---- Given records
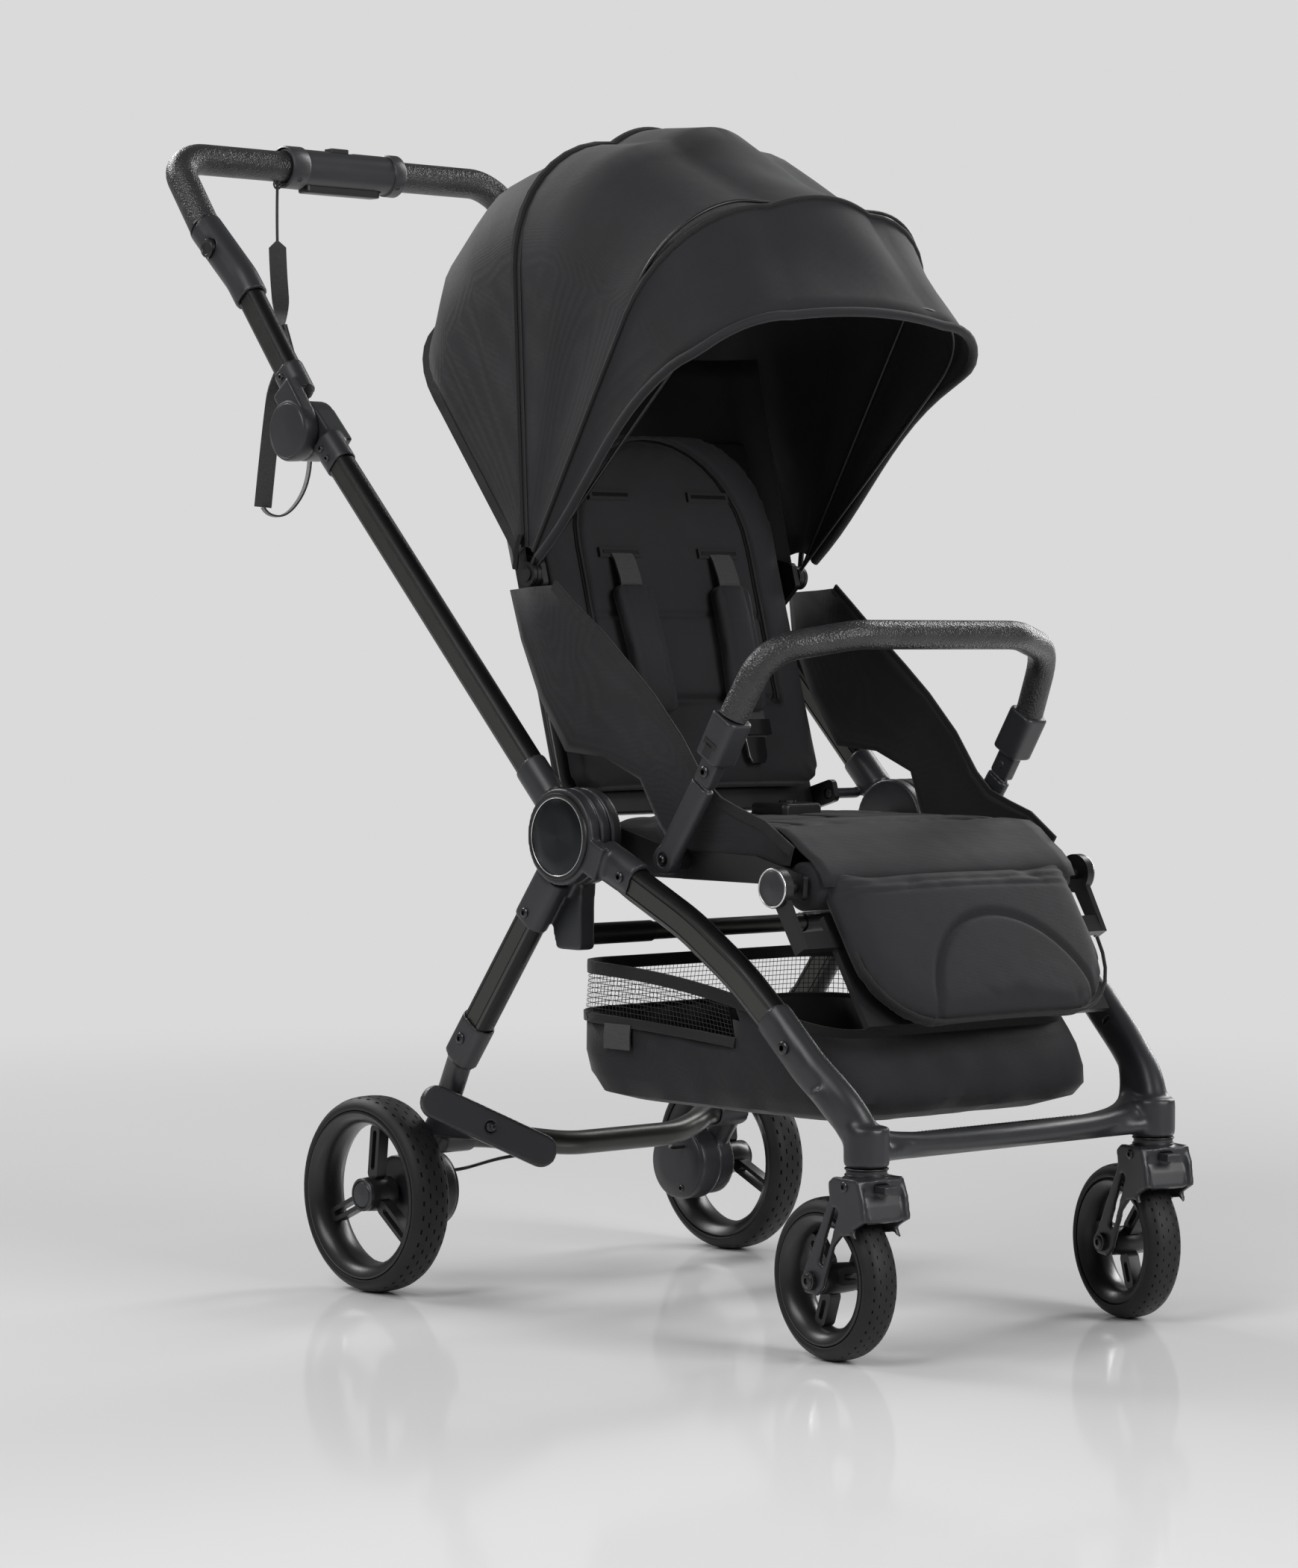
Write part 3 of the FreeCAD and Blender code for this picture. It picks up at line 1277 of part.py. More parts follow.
# ---------------------------------------------------------------------------
# Check every object, then write each piece
# ---------------------------------------------------------------------------
doc.recompute()
for obj in doc.Objects:
    assert not {"Invalid", "Error"} & set(obj.State), f"{obj.Label} failed: {obj.State}"

os.makedirs("parts", exist_ok=True)
for obj in nodes:
    shape = obj.Shape
    assert not shape.isNull(), f"{obj.Label} is empty"
    assert shape.isValid(), f"{obj.Label} is not valid"
    assert shape.Solids, f"{obj.Label} has no solid"
    shape.exportStep(f"parts/{obj.Label}.step")
print(len(nodes), "pieces written")
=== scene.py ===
import json
import math

import bmesh
import bpy
from mathutils import Matrix, Vector


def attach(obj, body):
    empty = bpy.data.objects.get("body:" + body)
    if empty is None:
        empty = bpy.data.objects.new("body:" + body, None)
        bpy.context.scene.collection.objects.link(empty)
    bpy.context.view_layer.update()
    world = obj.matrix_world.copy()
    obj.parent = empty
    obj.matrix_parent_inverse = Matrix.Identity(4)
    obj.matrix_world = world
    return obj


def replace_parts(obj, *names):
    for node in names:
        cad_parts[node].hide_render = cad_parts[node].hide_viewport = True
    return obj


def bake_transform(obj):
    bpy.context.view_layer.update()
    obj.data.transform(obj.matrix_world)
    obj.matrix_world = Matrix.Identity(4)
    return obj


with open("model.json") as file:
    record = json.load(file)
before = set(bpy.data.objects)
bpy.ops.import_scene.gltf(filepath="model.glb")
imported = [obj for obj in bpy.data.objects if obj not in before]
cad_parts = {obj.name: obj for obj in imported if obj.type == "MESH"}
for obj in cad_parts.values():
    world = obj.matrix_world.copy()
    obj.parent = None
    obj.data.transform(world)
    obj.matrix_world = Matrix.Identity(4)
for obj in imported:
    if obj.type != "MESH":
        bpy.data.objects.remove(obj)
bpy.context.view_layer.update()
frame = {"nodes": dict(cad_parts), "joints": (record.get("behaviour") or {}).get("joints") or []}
nodes = frame["nodes"]
joint = {j["name"]: j for j in frame["joints"]}

# Places are given in millimetres across, behind the rear axle, and above the
# floor.
AXLE_LINE = joint["rear_wheel_spin_right"]["pos_m"][1]


def at(x, y, z):
    """A place in the frame, in metres, from millimetres across, behind the axle and up."""
    return Vector((x / 1000, AXLE_LINE + y / 1000, z / 1000))


# ---------------------------------------------------------------------------
# The room: a pale floor that fades into a pale backdrop, three large soft
# lamps, and a camera low in front of the stroller's right side.
# ---------------------------------------------------------------------------
LENS = 101.39
SENSOR = 36.0
camera_data = bpy.data.cameras.new("camera")
camera_data.lens = LENS
camera_data.sensor_width = SENSOR
camera = bpy.data.objects.new("camera", camera_data)
bpy.context.scene.collection.objects.link(camera)
camera_right = Vector((0.74688, -0.66495, 0.00240))
camera_up = Vector((0.02057, 0.02671, 0.99943))
camera_back = -Vector((0.66464, 0.74641, -0.03363))
turned = Matrix((camera_right, camera_up, camera_back)).transposed().to_4x4()
camera.matrix_world = Matrix.Translation((-2.69078, -3.01506, 0.59593)) @ turned
bpy.context.scene.camera = camera
bpy.context.scene.view_settings.view_transform = "Standard"


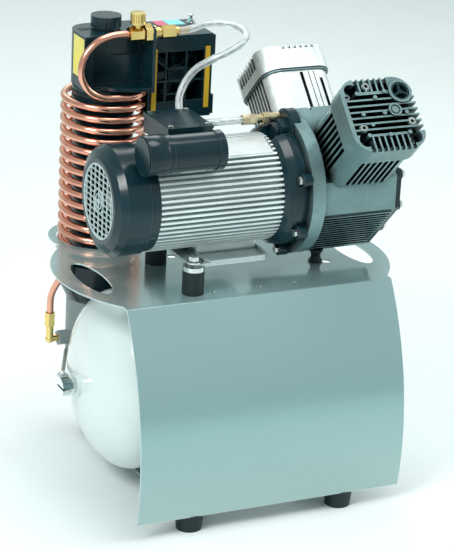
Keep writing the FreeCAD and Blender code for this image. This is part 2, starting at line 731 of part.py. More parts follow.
def make_terminal_box():
    """An open box with screw posts, its lid, and a cable entry in the rear wall."""
    bottom, top = size("terminal_box_bottom"), size("terminal_box_top")
    wall = 2.5
    outer = block((BOX_LEFT, CRANK_Y + BOX_FRONT, bottom), (BOX_RIGHT, CRANK_Y + BOX_REAR, top))
    inner = block((BOX_LEFT + wall, CRANK_Y + BOX_FRONT + wall, bottom + wall),
                  (BOX_RIGHT - wall, CRANK_Y + BOX_REAR - wall, top + 1))
    posts = [cylinder(4.5, top - bottom, (x, CRANK_Y + y, bottom)) for x, y in LID_SCREWS]
    entry_x = (BOX_LEFT + BOX_RIGHT) / 2
    entry_z = (bottom + top) / 2
    boss = cylinder(8, 4, (entry_x, CRANK_Y + BOX_REAR, entry_z), "+Y")
    entry = cylinder(size("gland_bore_radius"), 10, (entry_x, CRANK_Y + BOX_REAR - 4, entry_z), "+Y")
    holes = [cylinder(1.6, 14, (x, CRANK_Y + y, top - 13)) for x, y in LID_SCREWS]
    node("terminal_box", cut(fused([cut(outer, [inner]), boss] + posts), [entry] + holes))
    lid = block((BOX_LEFT - 1, CRANK_Y + BOX_FRONT - 1, top),
                (BOX_RIGHT + 1, CRANK_Y + BOX_REAR + 1, top + LID_GAUGE))
    lid_holes = [cylinder(1.6, LID_GAUGE + 2, (x, CRANK_Y + y, top - 1)) for x, y in LID_SCREWS]
    node("terminal_lid", cut(lid, lid_holes))
    screws = []
    for x, y in LID_SCREWS:
        shank = cylinder(1.5, 12 + LID_GAUGE, (x, CRANK_Y + y, top - 12))
        screws.append(fused([shank, cylinder(3.5, 2, (x, CRANK_Y + y, top + LID_GAUGE))]))
    node("housing_screws", group(screws))


def make_turning_motor_parts():
    radius = size("shaft_radius")
    shaft = fused([cylinder(radius, 240, about_crank(-190), "+X"),
                   cylinder(size("drive_seat_radius"), 52, about_crank(48), "+X")])
    dowel_bore = cylinder(3.05, 9, about_crank(92, 0, -float(size("crank_throw")) / 2), "+X")
    node("motor_shaft", cut(shaft, [dowel_bore]))
    node("rotor_core", ring(35.5, radius, -105, 110))
    blades = [rod(17, (-186, 0, 0), (-160, 0, 0))]
    for step in range(7):
        blade = bar((-184, -1.5, 12), (-162, 1.5, 62))
        blade.rotate(Vector(), Vector(1, 0, 0), 360 / 7 * step)
        blades.append(blade)
    fan = joined(blades).cut(rod(float(radius), (-190, 0, 0), (-150, 0, 0)))
    node("motor_fan", feature(fan, CRANK_FRAME))


# ------------------------------------------------------------------------- pump

CASE_CORNER = 83
CASE_FLAT = 4
RIB_PITCH, RIB_COUNT = 7.2, 14
COVER_BOLTS = ((0, 94), (70, 22), (70, -22), (28, -66), (-28, -66), (-70, -22), (-70, 22))
FRONT_FRAME = Placement(Vector(float(size("front_cylinder_x")), float(CRANK_Y), float(CRANK_Z)),
                        Rotation(Vector(1, 0, 0), 45))
REAR_FRAME = Placement(Vector(float(size("rear_cylinder_x")), float(CRANK_Y), float(CRANK_Z)),
                       Rotation(Vector(0, 0, 1), 180).multiply(Rotation(Vector(1, 0, 0), 45)))
BANKS = (("front", FRONT_FRAME), ("rear", REAR_FRAME))


def case_outline(inset):
    """The crankcase cross-section about the crank axis, moved inwards by an inset."""
    peak = float(size("deck_level")) * math.sqrt(2) - inset * math.sqrt(2)
    side = CASE_CORNER - inset
    flat = CASE_FLAT
    low = -(peak - flat)
    return ((0, peak), (side, peak - side), (side, side - peak), (flat, low), (-flat, low),
            (-side, side - peak), (-side, peak - side))


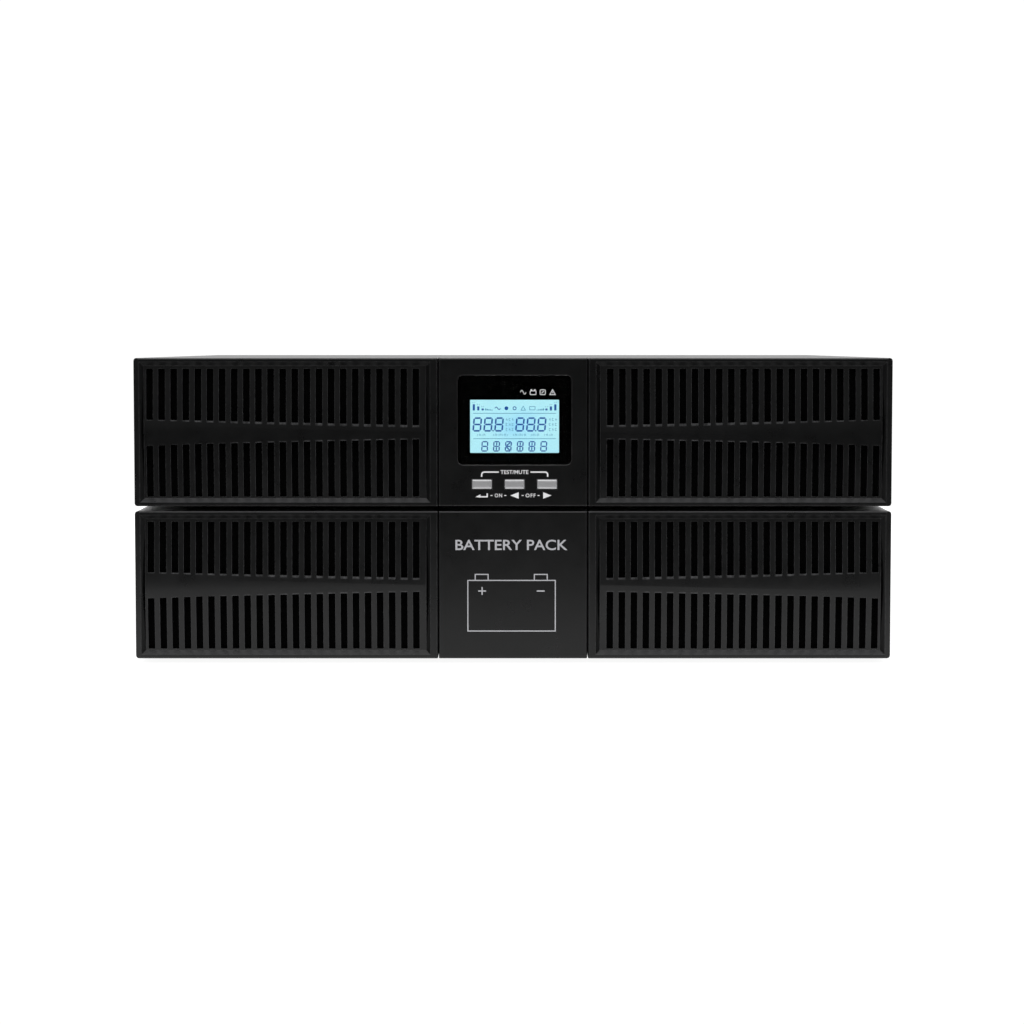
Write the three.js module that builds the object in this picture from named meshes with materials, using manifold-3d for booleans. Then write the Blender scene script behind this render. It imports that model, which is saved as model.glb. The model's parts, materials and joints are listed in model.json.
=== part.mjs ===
// Rackmount UPS: a 2U power module resting on a matching 2U battery pack.
//
// Units are millimetres. +X is to the right seen from the front, +Y runs towards the rear and +Z is up.
// The origin is the middle of the footprint, on the surface that the rubber feet rest on.

import * as THREE from "three";
import { ConvexGeometry } from "three/addons/geometries/ConvexGeometry.js";
import { mergeVertices } from "three/addons/utils/BufferGeometryUtils.js";
import Module from "manifold-3d";

const wasm = await Module();
wasm.setup();

// ---------------------------------------------------------------- driving dimensions

const RACK_UNIT = 44.45;
const MODULE_PITCH = 2 * RACK_UNIT;
const MODULE_HEIGHT = 86;
const FOOT_SPACE = MODULE_PITCH - MODULE_HEIGHT;

const BEZEL_WIDTH = 440;
const BEZEL_DEPTH = 28;
const CHASSIS_WIDTH = 438;
const CHASSIS_DEPTH = 400;
const SHEET = 1.2;
const CLEAR = 0.3; // air between neighbouring pieces
const WELD = 0.5; // how far joined shapes run into each other

const BUTTON_PROUD = 0.8;
const REAR_PROUD = 6;

const FRONT = -(BEZEL_DEPTH + CHASSIS_DEPTH + REAR_PROUD - BUTTON_PROUD) / 2;
const CHASSIS_FRONT = FRONT + BEZEL_DEPTH;
const CHASSIS_BACK = CHASSIS_FRONT + CHASSIS_DEPTH;
const MIDDLE = MODULE_HEIGHT / 2;

// Front bezels
const CENTRE_WIDTH = 86.9; // from the middle of one seam to the middle of the other
const SEAM = 0.5;
const EDGE_ROUND = 0.6;
const CORNER_ROUND = { outer: 1.6, seam: 0.5 };
const END_BEVEL = { run: 3, depth: 1.6 }; // along the outer front edge of each grille
const PANEL_WALL = 2.4;
const RIM_OUTER = 3.4;
const RIM_INNER = 4.7;
const RIM_TOP = 2.2;
const BEVEL_RUN = 2.4;
const RECESS_DEPTH = 3;
const FIELD_BACK = 6.5;
const RIDGE_RISE = 2.2; // how far the ridge at mid-height stands out of the recess floor
const RIDGE_HALF = { inner: 0.5, outer: 4 }; // the ridge's flat crest fans out towards the outer side
const SLOT_COUNT = 23;
const SLOT_PITCH = 7.02;
const SLOT_WIDTH = 3.9;
const FIRST_SLOT = 7.2; // from the bezel's outer edge
const SLOT_MARGIN = { bottom: 5.4, top: 6.2 }; // from the bezel's edges
const BAND_DROP = 0.4; // of the band between the slot rows, below mid-height
const BAND_HALF_INNER = 3.4;
const BAND_FLARE = 4.1;
const PEG = { width: 8, height: 4, reach: 8, margin: 2, inset: 30, play: 1.2 };

// Display in the upper centre panel
const DISPLAY_X = 0.9;
const LENS = { width: 66.3, height: 52.4, bottom: 23.8, depth: 1.8, corner: 3 };
const LCD_VIEW = { width: 51.6, height: 30.8, middle: 46.4 };
const LCD_MODULE = { width: 58, height: 38, depth: 5 };
const FACE_WALL = 2.5;
const BUTTON = { width: 11.5, height: 5.5, pitch: 18.9, z: 12.8, edge: 0.5, flange: 1.2 };
const BUTTON_STEM = { size: 4, length: 3 };
const BOARD = 1.6; // thickness of a circuit board
const BOARD_SETBACK = 14;
const DISPLAY_BOARD = { x: [-39, 39], z: [5, 81], post: 2.8, postX: [-35, 35], postZ: [8, 78] };
const TACT_SWITCH = { size: 6, height: 4.3, plunger: 1.7, reach: 5.6 };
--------
* **Goal**:
Pick out each line containing the string "joints" and copy it.

* **Reply to the task**:
frame = {"nodes": dict(cad_parts), "joints": (record.get("behaviour") or {}).get("joints") or []}
joint = {j["name"]: j for j in frame["joints"]}
Write the three.js module that builds the object in this picture from named meshes with materials, using manifold-3d for booleans. Then write the Blender scene script behind this render. It imports that model, which is saved as model.glb. The model's parts, materials and joints are listed in model.json.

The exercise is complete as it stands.